La Haute juridiction ne donne pas pour autant raison à la société.
Interprétation du code du Travail par la Cour de cassation
Après avoir rappelés les articles du code du Travail applicable en la matière, la Cour de cassation en livre son interprétation :
- En matière de participation, elle explique que « lorsque l’augmentation de la réserve spéciale de participation est négociée par la voie collective, le supplément doit faire l’objet d’un accord spécifique prévoyant les modalités de répartition entre les salariés. Pour ouvrir droit à exonération, cet accord spécifique doit avoir été déposé » ;
- En matière d’intéressement, elle déduit que « lorsqu’un accord d’intéressement a été négocié dans l’entreprise, l’employeur ne peut mettre en œuvre un supplément d’intéressement qu’en application d’un accord spécifique dont l’objet est de prévoir les modalités de répartition du supplément d’intéressement. Pour ouvrir droit à exonération, cet accord doit avoir été déposé ».

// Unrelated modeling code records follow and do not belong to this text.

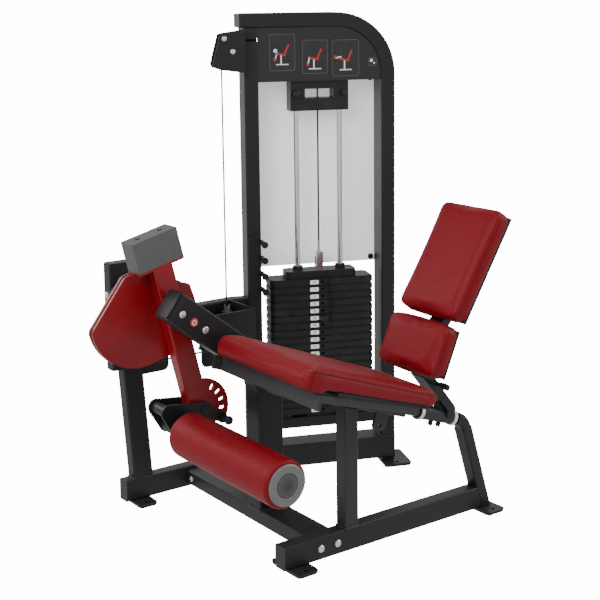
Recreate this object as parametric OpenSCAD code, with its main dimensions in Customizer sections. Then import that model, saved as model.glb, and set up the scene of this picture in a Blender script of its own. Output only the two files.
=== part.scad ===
// Leg extension machine with a weight stack. Millimetres, +Z up, the sitter faces -Y.
// The near floor rail lies on x = 0 and the middle of its front foot is the origin.

/* [Floor frame] */
// Width of the floor rails, posts and lever tubes
tube_w = 50; // [46:1:54]
// Height of the floor rails
rail_h = 74; // [68:1:80]
// Corner radius of the square tubes
tube_r = 6; // [4:1:8]
// Front end of the near floor rail, ahead of the origin
near_rail_front = 49; // [44:1:60]
// Distance from the near rail to the left rail, centre to centre
rail_spacing = 761; // [755:1:775]
// Front end of the left rail, ahead of the origin
left_rail_front = 169; // [165:1:190]
// Width of the cross rail, along y
cross_w = 100; // [90:1:104]
// Height of the cross rail
cross_h = 50; // [44:1:56]
// Front face of the cross rail
cross_y = 63; // [58:1:66]
// Length of a foot plate across the rail
foot_l = 150; // [130:1:160]
// Width of a foot plate along the rail
foot_w = 78; // [70:1:90]
// Thickness of a foot plate
foot_t = 8; // [6:1:10]
// Thickness of the rubber pad under a foot plate
pad_t = 4; // [3:1:6]

/* [Seat supports] */
// Middle of the near post, along y
post_y = 202; // [198:1:210]
// Slope of the seat and of the slide tube, degrees
seat_tilt = 19; // [18:0.5:20]
// Height of the seat tube's middle above the near post
seat_tube_z = 494; // [490:1:500]
// Diameter of the round slide tube
slide_d = 38; // [34:1:42]
// Lean of the rear leg, degrees
rear_lean = 17; // [16:0.5:18]
// Depth of the rear leg's flat tube
rear_leg_d = 40; // [36:1:44]
// Distance from the left rail's middle to the seat leg's left face
leg_off = 413; // [409:1:417]
// Width of the seat leg's tube
leg_w = 75; // [70:1:78]
// Depth of the seat leg's tube
leg_d = 95; // [88:1:98]
// Inner radius of the seat leg's bend
leg_bend_r = 120; // [112:1:126]
// Height where the seat leg's bend starts
leg_bend_z = 450; // [444:1:456]
// Rise of the seat arm above the horizontal, degrees
arm_rise = 37.6; // [36.5:0.1:38.5]
// Length of the straight seat arm
arm_l = 326; // [318:1:336]

/* [Lever] */
// Lever axis, along y
pivot_y = -168; // [-172:1:-164]
// Lever axis, height
pivot_z = 736; // [732:1:740]
// Distance from the left rail's middle to the lever arm's near face
lever_off = 366; // [362:1:370]
// Backward lean of the hanging lever, degrees
lever_tilt = 14.2; // [13:0.2:15.4]
// Width of the lever arm
lever_w = 70; // [64:1:74]
// Thickness of the cam
cam_t = 28; // [26:1:32]
// Radius of the cam's lower rim
cam_r = 163; // [158:1:166]
// Depth of the cable groove
groove_d = 10; // [9:1:12]
// Width of the cable groove
groove_w = 9; // [8:0.5:11]
// Diameter of the lever shaft
shaft_d = 40; // [36:1:44]
// Length of the counterweight
weight_l = 161; // [150:1:170]
// Height of the counterweight
weight_h = 96; // [90:1:102]
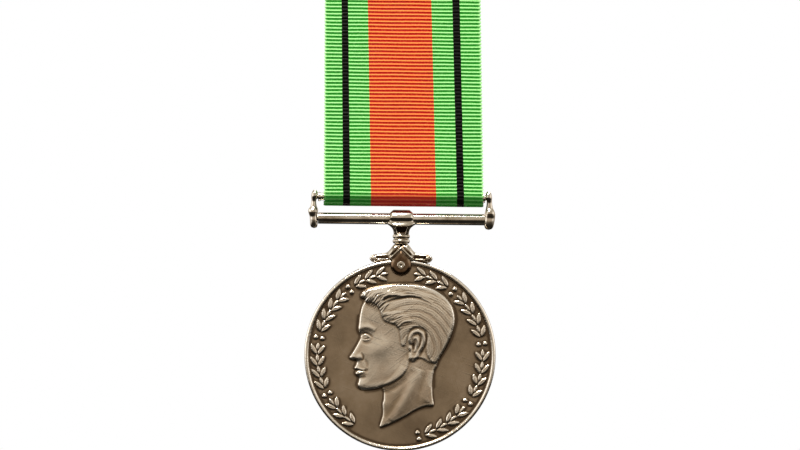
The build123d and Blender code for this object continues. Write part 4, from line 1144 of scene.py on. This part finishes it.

Et qu’en pense le ministère du Travail ?
Interrogé sur cette jurisprudence, le ministère du Travail a récemment livré sa vision des choses.

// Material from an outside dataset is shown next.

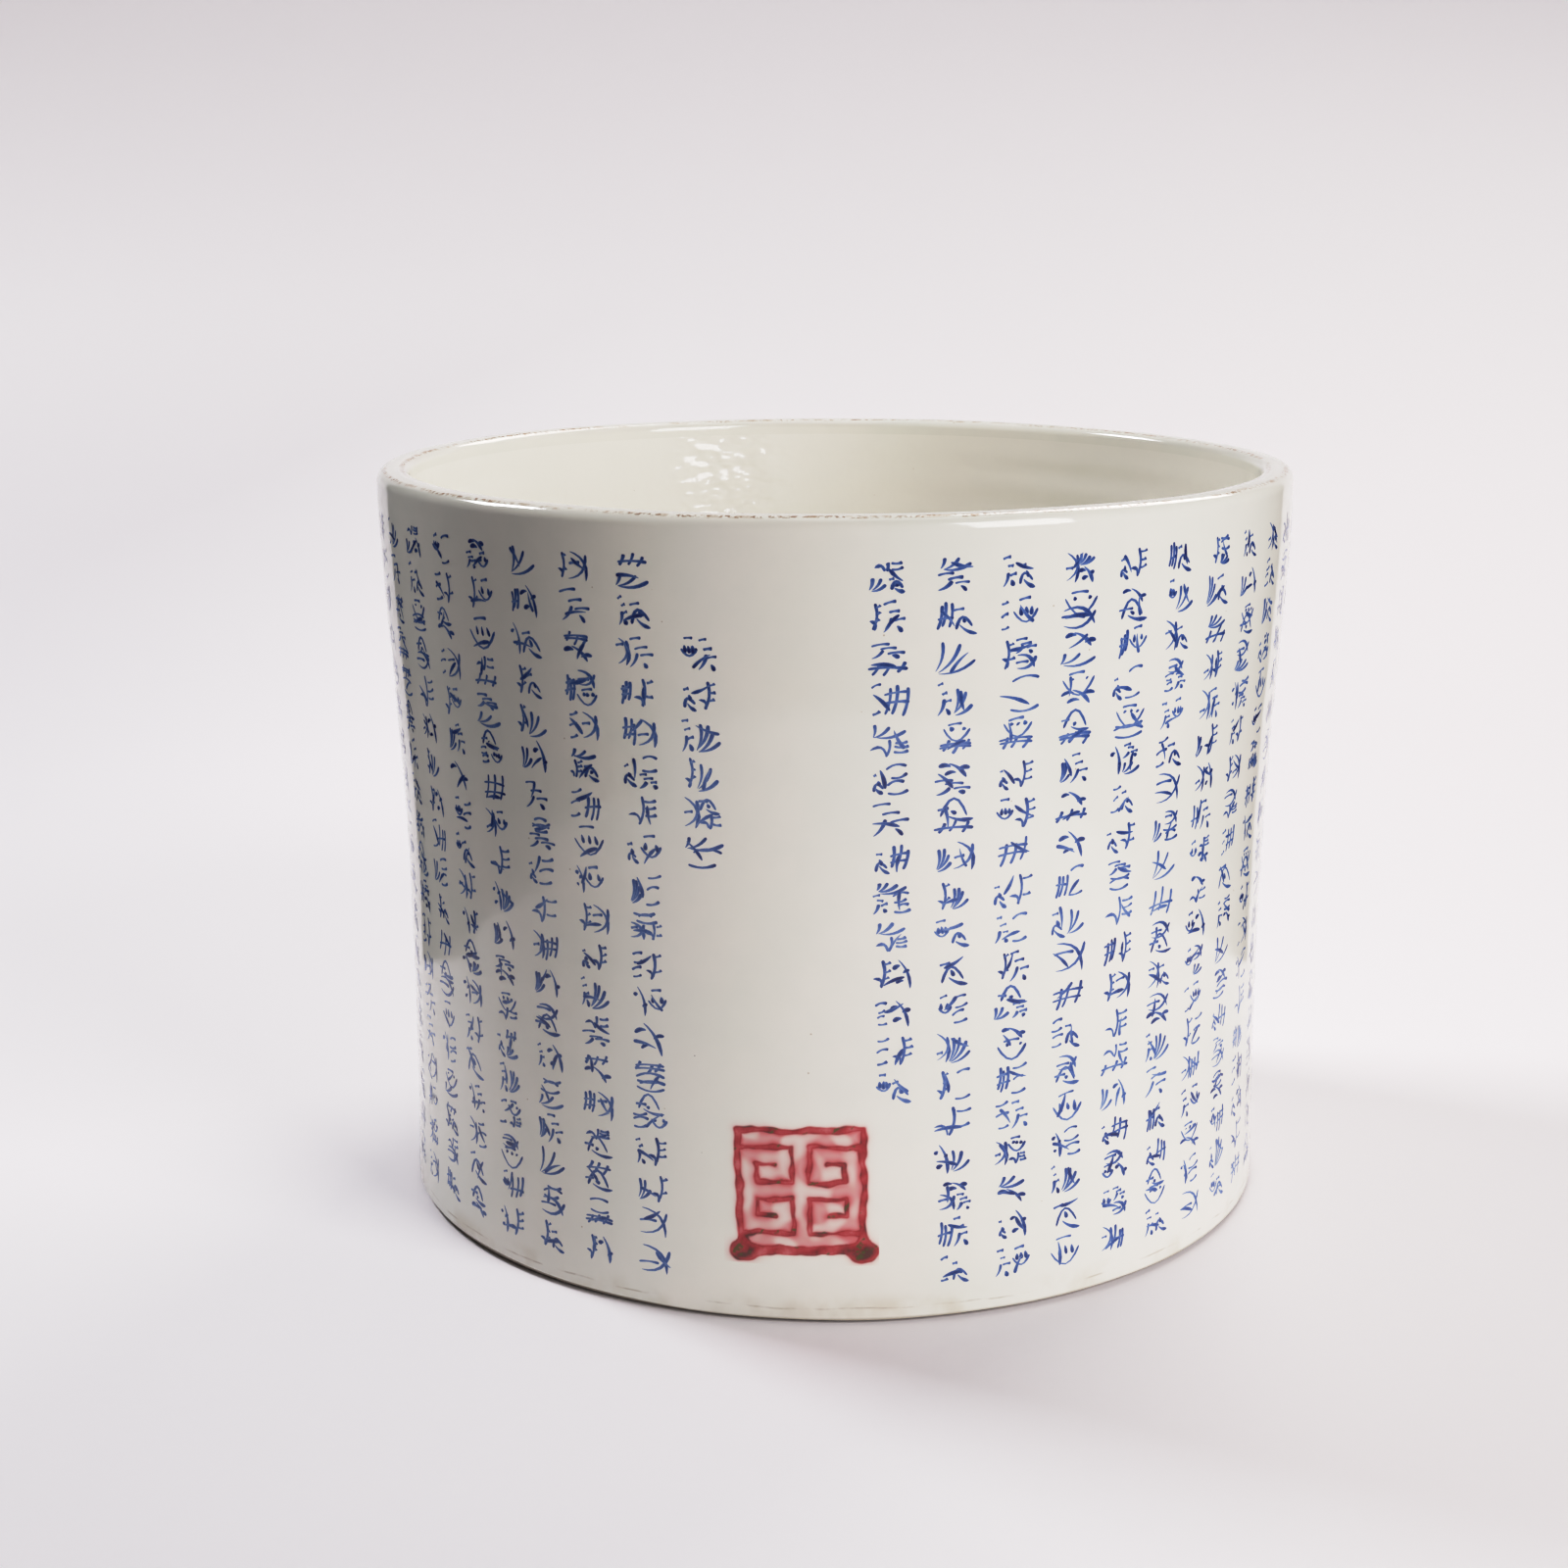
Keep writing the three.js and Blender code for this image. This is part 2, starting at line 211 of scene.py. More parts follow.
class Paint:
    """One material round a Principled shader, whose even values are set on its own sockets.

    Its place is the point on the piece, in millimetres."""

    def __init__(self, name, **even):
        self.material = bpy.data.materials.new(name)
        self.material.use_nodes = True
        self.tree = self.material.node_tree
        self.shader = self.tree.nodes["Principled BSDF"]
        for socket, value in even.items():
            self.shader.inputs[socket.replace("_", " ")].default_value = value
        here = self.node("ShaderNodeTexCoord", {}, {}, out="Object")
        self.place = self.node("ShaderNodeVectorMath", {"operation": "SCALE"}, {0: here, "Scale": 1 / mm})

    def feed(self, socket, value):
        """Links a wire to a socket, or sets a plain value on it."""
        if isinstance(value, Wire):
            self.tree.links.new(value.socket, socket)
        else:
            socket.default_value = value

    def node(self, kind, settings, sockets, out=0):
        """Adds a node, makes its settings first, then feeds its sockets, and returns one of its outputs."""
        node = self.tree.nodes.new(kind)
        for name, value in settings.items():
            setattr(node, name, value)
        for name, value in sockets.items():
            self.feed(node.inputs[name], value)
        return Wire(self, node.outputs[out])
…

Selon lui, lorsqu’un supplément de participation ou d’intéressement est négocié, il doit obligatoirement faire l’objet d’un accord spécifique sur les modalités de répartition et de fait, être déposé sur la plateforme TéléAccords. Et ce, que ces modalités soient similaires à celles prévues par l’accord initial ou non.
Du point de vue du ministère, cette décision ne remet pas en cause la possibilité de décider de la mise en place d’un supplément d’intéressement ou de participation par décision unilatérale.
Attention : ces précisions ne s’imposent aucunement aux URSSAF. Dans l’attente d’une clarification du code du Travail ou de l’URSSAF, il serait plus prudent de formaliser la mise en place de ces suppléments par un accord spécifique, qui sera déposé sur TéléAccords.